The Sox decided to sell vacations themselves because they figured they could use their connections to other baseball teams and access to players to create trips that cannot be found elsewhere, said Timothy Zue, director of business affairs for Fenway Sports Group.
''We don't have seats at Fenway to sell anymore," Zue said. ''We want to be able to sell seats in other parks."
Zue said the travel packages would ''generate incremental revenue" but more significantly it would ''provide something that people love."
The New York Times Co., owner of The Boston Globe, holds a 17 percent interest in New England Sports Ventures, the parent company that controls the Red Sox, NESN, and Fenway Sports Group.
The Sox's other road trips offered this season include: Philadelphia (May 19-21), Chicago (July 7-9), New York (Sept. 15-17), and Toronto (Sept. 22-24). There is also one ''trip" to Boston (against the Yankees on Aug. 18-20) for Sox fans who live out of state, and for local residents who want to take a Red Sox vacation while staying in town.
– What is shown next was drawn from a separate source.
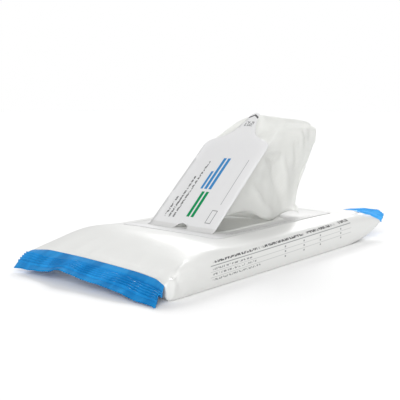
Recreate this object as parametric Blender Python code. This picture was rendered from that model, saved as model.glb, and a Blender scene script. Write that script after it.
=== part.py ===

But the biggest selling point is perhaps the Sox's access to players. The team is making different players available to fans on each vacation. It's something the Sox have honed with their spring training packages to City of Palms Park, in Fort Myers, Fla. where this year fans chatted with pitcher Tim Wakefield and center fielder Coco Crisp at a barbecue.
Tony Ravosa, who traveled from Connecticut with his wife and three sons, got photos of his family with the two players. He said his boys used to be big fans of Johnny Damon, the former Sox center fielder who now plays for the Yankees, but they forgot about him as soon as they met Crisp.
''He signed autographs and chatted with them," Ravosa said. ''He's an easygoing guy -- a great personality for that clubhouse."
Other VIP touches include a concierge service that helps vacationers find restaurants in the city they're visiting. Vacationers also get a gift bag with a Red Sox program and photo frame. And a photographer is on hand to take pictures, which are mailed home.
The Ravosas already know what they will do with their photo with Crisp and Wakefield. Said Tony: ''It's probably going to be the Ravosa family's Christmas card this year."